**** Stored data ****
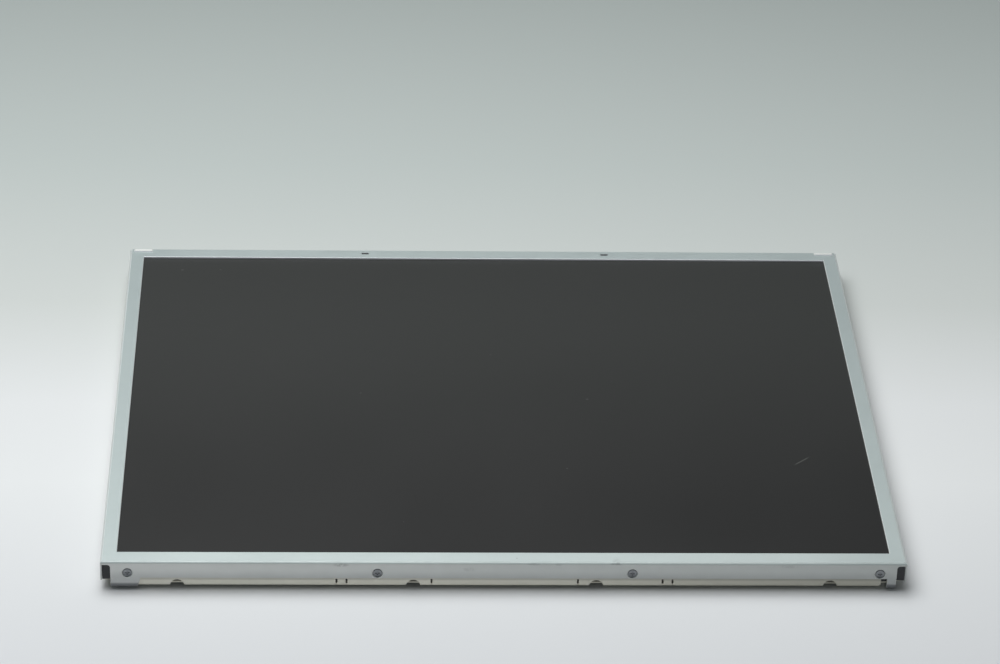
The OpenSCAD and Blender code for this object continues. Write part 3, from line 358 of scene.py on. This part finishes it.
def painted_wall_shade(finish, base):
    """Painted shade on the walls: warmer, greyer metal than the face, paler towards the left and
    darker towards the right.
    """
    low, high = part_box("front_bezel")
    # Painted shade: the walls are a shaded copy of the face's metal
    walls = finish.step(finish.facing("Z"), 0.6, 0.1)
    rightward = finish.step(finish.axis("X"), low.x, high.x)
    tone = finish.mix(rightward, srgb(228, 225, 222), srgb(200, 198, 195))
    return finish.tint(base, walls, 0.6, tone)


def painted_fold_light(finish, base):
    """Painted shade that dulls the near fold, and painted light that makes the side folds pale."""
    near_fold = finish.times(finish.step(finish.facing("Y"), -0.01, -0.1),
                             finish.step(finish.facing("Y"), -0.75, -0.4))
    side_folds = finish.times(finish.step(finish.unsigned(finish.facing("X")), 0.1, 0.4),
                              finish.step(finish.facing("Z"), 0.05, 0.3))
    # Painted shade on the near fold, painted light on the side folds
    base = finish.tint(base, near_fold, 0.45, srgb(140, 146, 146))
    return finish.tint(base, side_folds, 0.7, srgb(240, 245, 244))


def painted_rim_and_lip_highlights(finish, base):
    """Painted highlights on the tops of the raised rims and on the cut edge along the opening's
    far side.
    """
    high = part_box("front_bezel")[1]
    face_z = high.z - RIM_HEIGHT
    rim_highlight = finish.step(finish.axis("Z"), face_z + 0.02 * MM, face_z + 0.12 * MM)
    far_lip_highlight = finish.times(finish.step(finish.facing("Y"), -0.2, -0.6),
                           finish.step(finish.axis("Y"), 0.0, 0.5 * high.y))
    # Painted highlights: the rims' tops and the far lip are made bright
    base = finish.mix(rim_highlight, base, srgb(242, 245, 242))
    return finish.tint(base, far_lip_highlight, 0.8, srgb(240, 242, 248))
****
Restate the data above exactly, keeping each word as it stands.

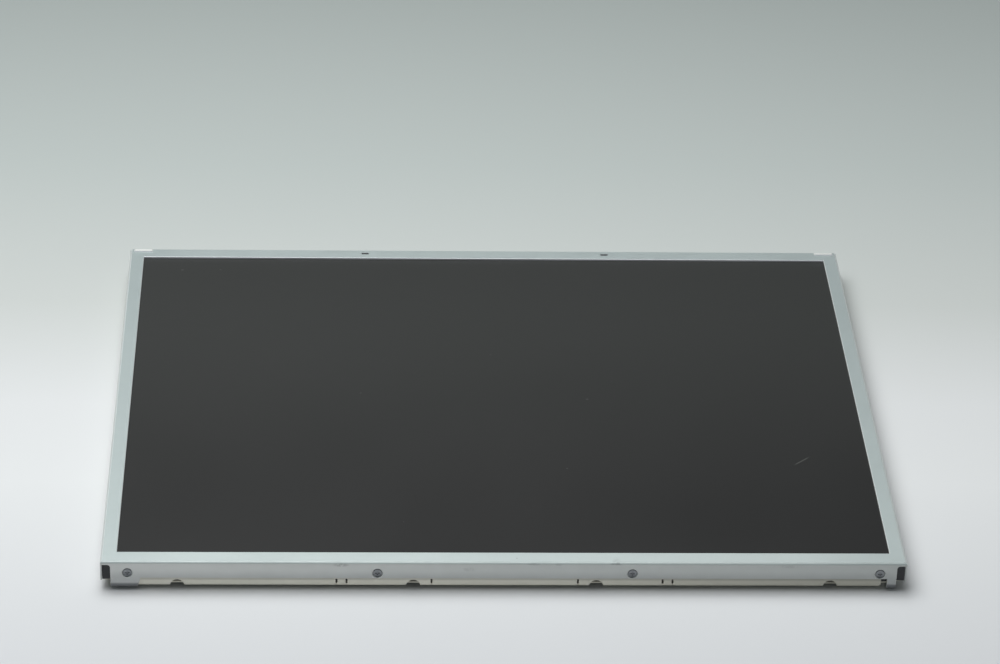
The OpenSCAD and Blender code for this object continues. Write part 3, from line 358 of scene.py on. This part finishes it.
def painted_wall_shade(finish, base):
    """Painted shade on the walls: warmer, greyer metal than the face, paler towards the left and
    darker towards the right.
    """
    low, high = part_box("front_bezel")
    # Painted shade: the walls are a shaded copy of the face's metal
    walls = finish.step(finish.facing("Z"), 0.6, 0.1)
    rightward = finish.step(finish.axis("X"), low.x, high.x)
    tone = finish.mix(rightward, srgb(228, 225, 222), srgb(200, 198, 195))
    return finish.tint(base, walls, 0.6, tone)


def painted_fold_light(finish, base):
    """Painted shade that dulls the near fold, and painted light that makes the side folds pale."""
    near_fold = finish.times(finish.step(finish.facing("Y"), -0.01, -0.1),
                             finish.step(finish.facing("Y"), -0.75, -0.4))
    side_folds = finish.times(finish.step(finish.unsigned(finish.facing("X")), 0.1, 0.4),
                              finish.step(finish.facing("Z"), 0.05, 0.3))
    # Painted shade on the near fold, painted light on the side folds
    base = finish.tint(base, near_fold, 0.45, srgb(140, 146, 146))
    return finish.tint(base, side_folds, 0.7, srgb(240, 245, 244))


def painted_rim_and_lip_highlights(finish, base):
    """Painted highlights on the tops of the raised rims and on the cut edge along the opening's
    far side.
    """
    high = part_box("front_bezel")[1]
    face_z = high.z - RIM_HEIGHT
    rim_highlight = finish.step(finish.axis("Z"), face_z + 0.02 * MM, face_z + 0.12 * MM)
    far_lip_highlight = finish.times(finish.step(finish.facing("Y"), -0.2, -0.6),
                           finish.step(finish.axis("Y"), 0.0, 0.5 * high.y))
    # Painted highlights: the rims' tops and the far lip are made bright
    base = finish.mix(rim_highlight, base, srgb(242, 245, 242))
    return finish.tint(base, far_lip_highlight, 0.8, srgb(240, 242, 248))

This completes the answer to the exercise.